* START Source records *
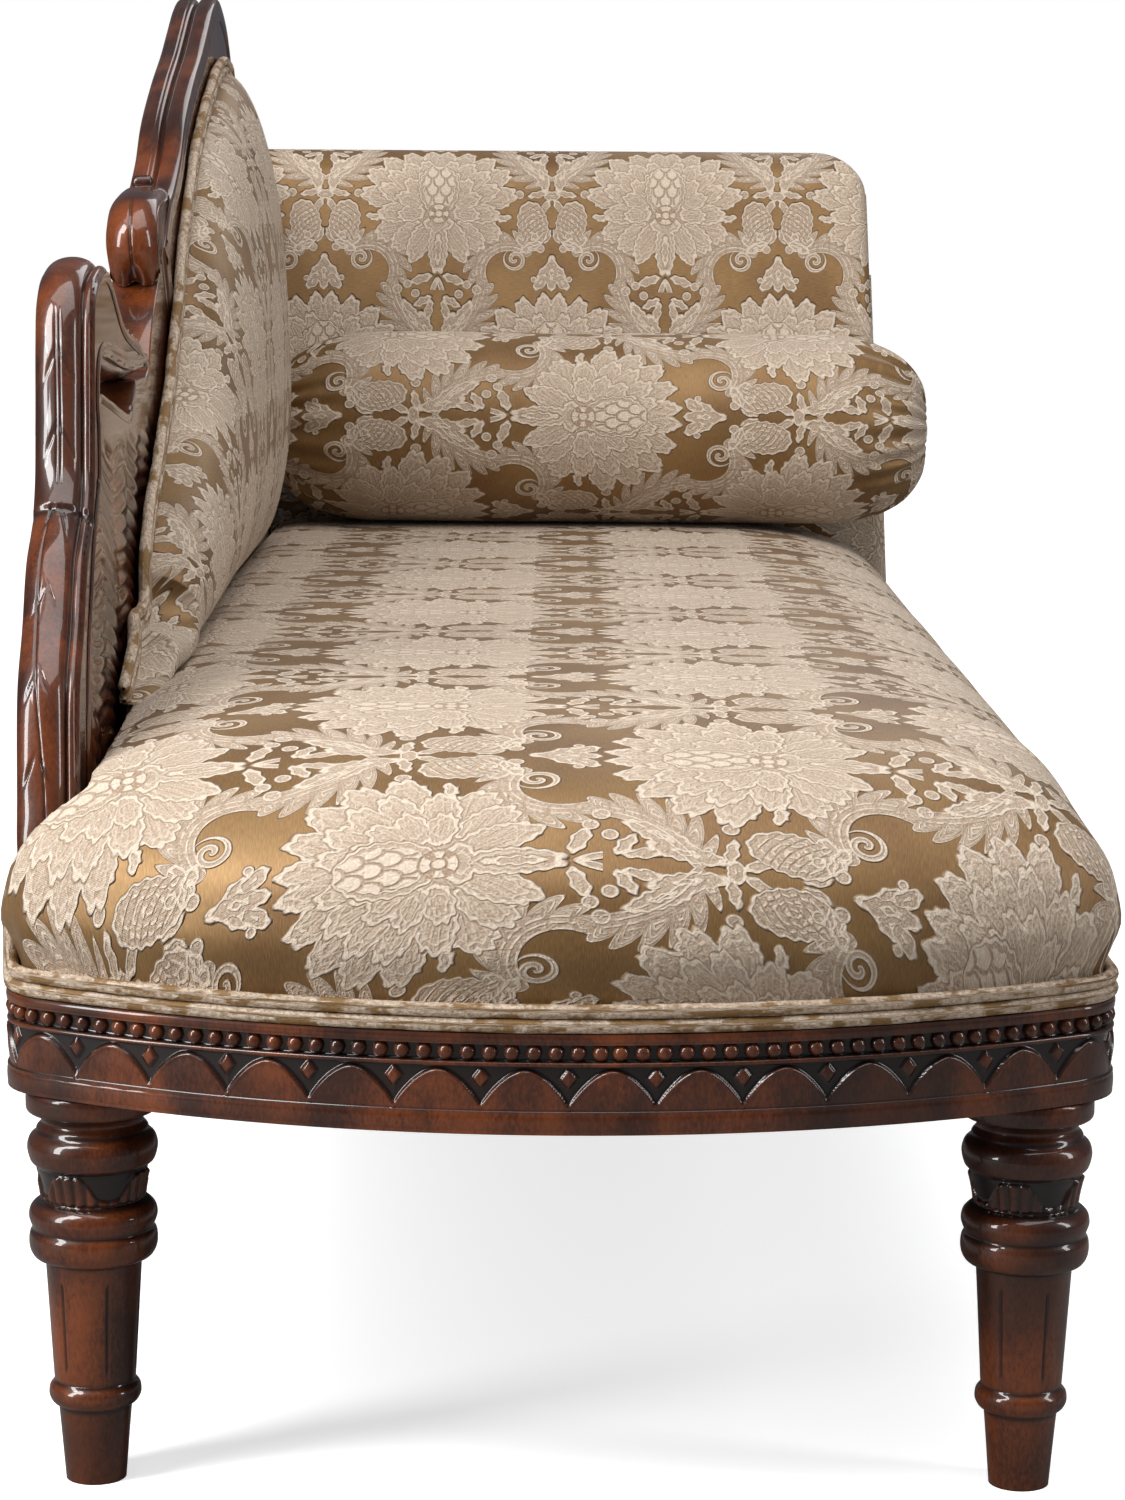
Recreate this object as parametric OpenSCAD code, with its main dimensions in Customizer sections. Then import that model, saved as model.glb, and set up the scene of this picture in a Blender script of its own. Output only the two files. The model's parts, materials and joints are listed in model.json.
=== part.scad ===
// A carved chaise longue with a leaning upholstered back, a rolled headrest and a loose bolster.
// The origin lies on the floor under the middle of the seat. +Y runs from the foot to the head,
// +X points to the open side where the sitter gets on, and +Z is up.

/* [Seat frame] */
// Length from the front of the seat cushion to the back of the headrest's roll
overall_l = 1800; // [1740:1:1900]
// Half of the width over the seat rails
rail_half_w = 323; // [315:1:340]
// Height of the underside of the rails, which is the length of the legs
leg_h = 236; // [200:1:280]
// Height of the seat rails
rail_h = 76; // [70:1:90]
// Thickness of the seat rails
rail_t = 28; // [26:1:32]
// Radius of the bowed foot rail
bow_r = 586; // [540:1:640]
// Radius of the two rounded corners at the foot
corner_r = 48; // [46:1:56]
// How far the roll of the headrest hangs out behind the head rail
roll_overhang = 137; // [125:1:150]

/* [Rail mouldings] */
// Height of the plain fillet along the bottom of the rails
bottom_fillet_h = 13; // [10:0.5:15]
// Height of the band that carries the carved lappets
lappet_band_h = 25; // [22:0.5:28]
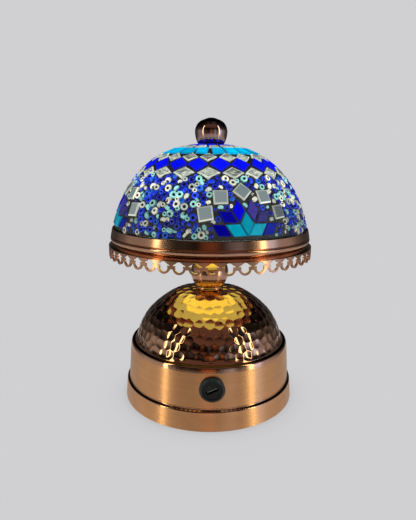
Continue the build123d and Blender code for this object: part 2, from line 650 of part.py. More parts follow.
def leads():
    """The wires inside: port to board, cell to board, board to lamp through the tube, touch wire."""
    top = BOARD_Z + BOARD_T + PLUG_H
    x, y = PLUGS["port"][:2]
    port = [(PORT_X, PORT_REAR_Y + PORT_ROOT, PORT_Z), (PORT_X, -34.0, PORT_Z), (x, y, 24.0), (x, y, top)]
    write("port_lead", lead(port, [2.6, 2.6], 1.1))
    plus_x, minus_x = CELL_L / 2 + 1.25, -CELL_L / 2 - 0.7
    cell_z = CELL_Z + 6.0
    x, y = PLUGS["cell"][:2]
    for name, end_x, high, pin_x in (("plus", plus_x, 30.0, x + 1.2), ("minus", minus_x, 27.0, x - 1.2)):
        route = [(end_x, CELL_Y, cell_z), (end_x, CELL_Y, high), (pin_x, y, high), (pin_x, y, top)]
        write(f"battery_lead_{name}", lead(route, [4.0, 5.0], 0.7))
    over = TUBE_Z[1] + 6.0
    board_top = LED_BOARD_Z + LED_BOARD_T
    x, y = PLUGS["lamp"][:2]
    lamp_x, touch_x, down_x = x + 1.1, x - 1.3, 13.0
    lamp = [(lamp_x, y, top), (lamp_x, y, 36.0), (0, 0, 52.0),
            (0, 0, over), (down_x, 0, over), (down_x, 0, board_top)]
    write("lamp_lead", lead(lamp, [8.0, 8.0, 5.0, 5.0], 1.0))
    terminal_z = DOME_SEAT_Z - SHEET - WASHER_H - 0.8
    touch = [(touch_x, y, top), (touch_x, y, 33.0), (down_x, 0, 50.0), (down_x, 0, terminal_z)]
    write("touch_lead", lead(touch, [8.0, 8.0], 0.6))


def main():
    os.makedirs("parts", exist_ok=True)
    base_drum()
    hammered_dome()
    neck()
    centre_hardware()
    gallery_fringe()
    gallery_tray()
    tray_fittings()
    led_module()
    shade_body()
    mosaic()
    bead_field()
    finial()
    charging_port()
    bottom()
    battery()
    charge_board()
    leads()


main()
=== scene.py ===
"""Looks of the mosaic glass table lamp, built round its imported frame. Metres, same frame as the CAD."""
import json
import math

import bpy
import numpy as np
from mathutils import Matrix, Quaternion, Vector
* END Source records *
Copy out the lines starting at the one containing "led_module()" and ending with the last line of the entries. Include nothing else.

    led_module()
    shade_body()
    mosaic()
    bead_field()
    finial()
    charging_port()
    bottom()
    battery()
    charge_board()
    leads()


main()
=== scene.py ===
"""Looks of the mosaic glass table lamp, built round its imported frame. Metres, same frame as the CAD."""
import json
import math

import bpy
import numpy as np
from mathutils import Matrix, Quaternion, Vector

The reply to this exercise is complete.